TEMPO.CO, Jakarta - Ketua Majelis Permusyawaratan Rakyat Bambang Soesatyo berjanji akan memperhatikan keinginan masyarakat terkait amendemen UUD 1945. Dia mengklaim amandemen baru akan dilakukan jika memang publik menghendaki, begitu pula sebaliknya.
"Saya pastikan apabila mayoritas masyarakat menghendaki amandemen pasti kami (lakukan). Tapi kalau masyarakat tidak menghendaki maka keputusannya adalah tidak perlu kita amendemen," kata Bamsoet, sapaan Bambang di Kompleks Parlemen, Senayan, Jakarta, Selasa, 15 Oktober 2019.
Bamsoet mengakui ada perbedaan keinginan dari beberapa pihak terkait amendemen UUD 1945. Beberapa fraksi, salah satunya Partai Demokrasi Indonesia Perjuangan, menginginkan amendemen terbatas pada pengaktifan kembali Garis-garis Besar Haluan Negara (GBHN), ada pula yang ingin amendemen menyeluruh seperti Nasdem dan Gerindra.
Di sisi lain, sejumlah pakar hukum tata negara mengkritik rencana amandemen karena dinilai akan membuka kotak pandora. Sekali keran perubahan dibuka, mereka khawatir agenda amandemen akan menjadi bola liar yang melebar ke mana-mana.
Perdebatan juga berpusar terkait kapan amandemen akan dilakukan.

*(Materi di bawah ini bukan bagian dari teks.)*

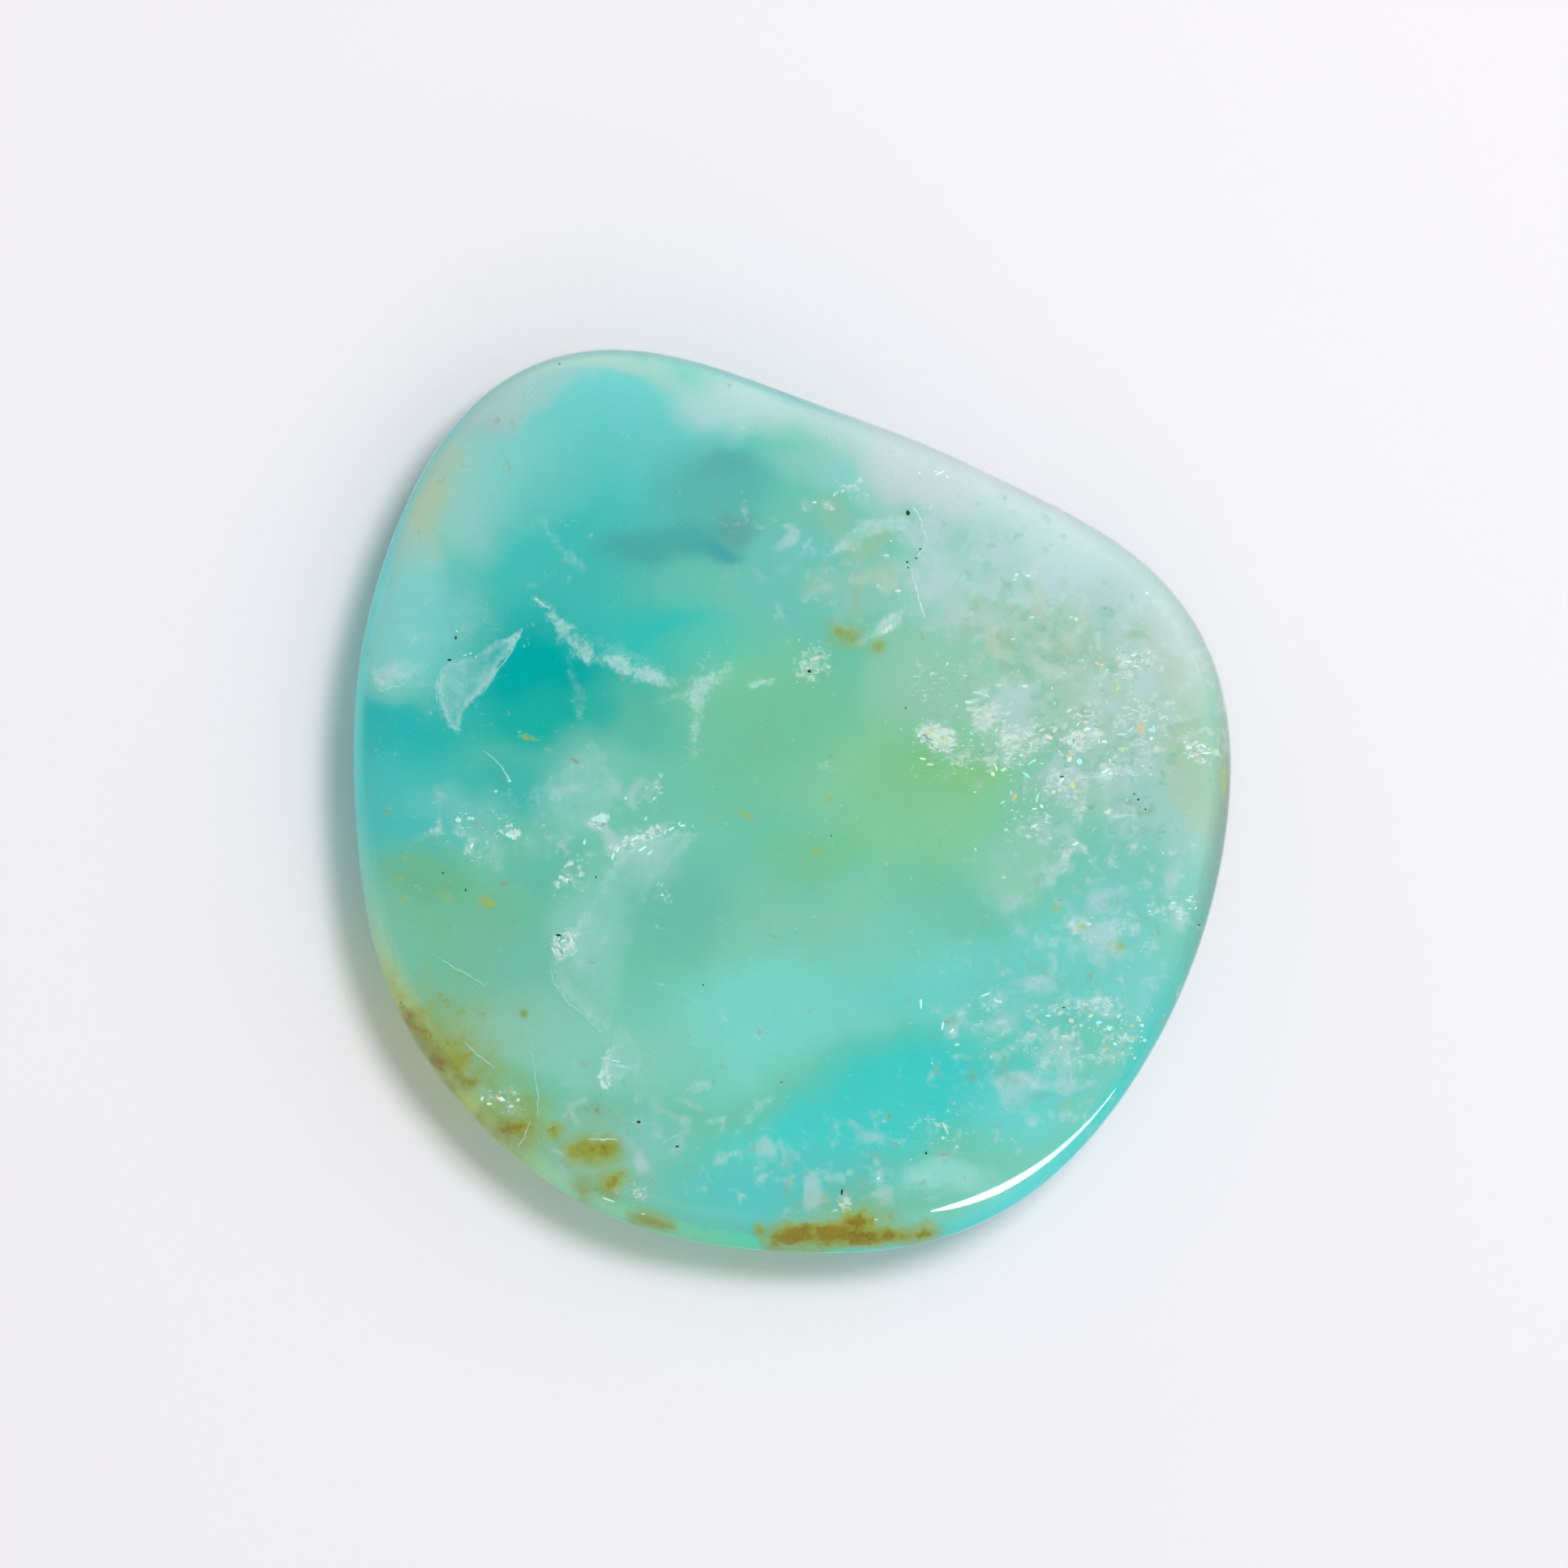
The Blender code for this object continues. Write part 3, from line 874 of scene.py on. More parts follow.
# %% Tints in the milk, and its layers
HAZE_BLUE = "BCD7DB"
HAZE_SAGE = "98BE9C"
HAZE_BEIGE = "C8D2C0"
WOOL_PALE = "C4DEDC"
WOOL_SHADE = "7CBCA8"
CURD_WHITE = "CFE4DD"
# Painted shade on the dark faces of crystals and the dark crumbs of frost
FACET_PAINTED_SHADE = "5E9F8C"
# White of curds and their threads, and painted glint on the bright faces of crystals
CRYSTAL_WHITE_AND_GLINT = "F2F8F2"
FILM_WHITE = "CFEBE9"
# Painted glint on the bright crumbs of frost
FROST_PAINTED_GLINT = "EEFAF6"
FLECK_YELLOW = "B0B94E"
MOSS = "94A85E"
OCHRE = "969C40"
RUST = "90781C"
UMBER = "6A6418"
MILK_LAYERS = (
    # tint, zone, how far the zone lifts the grain, grain, seen from, full at, most
    # Haze: broad blue, sage and beige breaths, and a finer wool in the same zones
    (HAZE_BLUE, "curdled", 0.30, "broad 0", 0.76, 0.94, 0.70),
    (HAZE_SAGE, "warmth", 0.30, "broad 1", 0.80, 0.96, 0.75),
    (HAZE_BEIGE, "warmth", 0.30, "broad 2", 0.80, 0.96, 0.50),
    (WOOL_PALE, "curdled", 0.25, "woolly 0", 0.69, 0.97, 0.58),
    (WOOL_SHADE, "curdled", 0.25, "woolly 1", 0.74, 0.94, 0.50),
    (HAZE_BEIGE, "warmth", 0.25, "woolly 2", 0.76, 0.95, 0.45),
    # Curds: crumbly clumps, and silky threads in them
    (CURD_WHITE, "crystals", 0.30, "crumbly", 0.98, 1.32, 0.70),
    (CRYSTAL_WHITE_AND_GLINT, "clump", 0.80, "silky", 1.40, 1.64, 0.50),
    # Crystals: faces of random brightness, bright ones a painted glint and dark ones painted shade
    (FACET_PAINTED_SHADE, "crystals", 0.20, "face 1", 1.50, 1.85, 0.40),
    (HAZE_BEIGE, "crystals", 0.20, "face 2", 1.50, 1.85, 0.60),
    (CRYSTAL_WHITE_AND_GLINT, "crystals", 0.24, "face 0", 1.50, 1.85, 0.90),
    (FILM_WHITE, "film", 1.0, "film", 0.0, 1.8, 0.95),
    # Frost: crumpled foil, where bright crumbs of painted glint and dark crumbs of painted shade lie side
    # by side
    (CURD_WHITE, "frost", 0.6, "woolly 1", 0.65, 1.05, 0.55),
    (FACET_PAINTED_SHADE, "frost", 1.0, "crumb 1", 1.25, 1.60, 0.60),
    (FROST_PAINTED_GLINT, "frost", 1.0, "crumb 0", 1.05, 1.45, 0.95),
    # Iron: small yellow flecks, and stains that run from moss green to rust
    (FLECK_YELLOW, "flecks", 0.9, "fleck", 1.25, 1.75, 0.85),
    (MOSS, "moss", 1.0, "moss", 0.0, 0.9, 0.65),
    (OCHRE, "ochre", 1.0, "ochre", 0.0, 0.9, 0.95),
    (RUST, "ochre", 2.0, "patchy", 3.1, 4.3, 0.90),
    (UMBER, "ochre", 0.10, "vein", 0.025, 0.075, 0.50),
)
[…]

Menurut Bamsoet, amendemen UUD 1945 tak akan dilakukan terburu-buru. Dia berujar perubahan konstitusi akan bergantung juga terhadap dinamika di masyarakat.
"Saya ingin tegaskan tidak ada kejar setoran atau kejar target dalam kerja politik di MPR. Tahun pertama kedua kami membuka diri. Jadikan dua tahun tiga tahun sebagai golden time untuk menampung aspirasi masyarakat," ujarnya.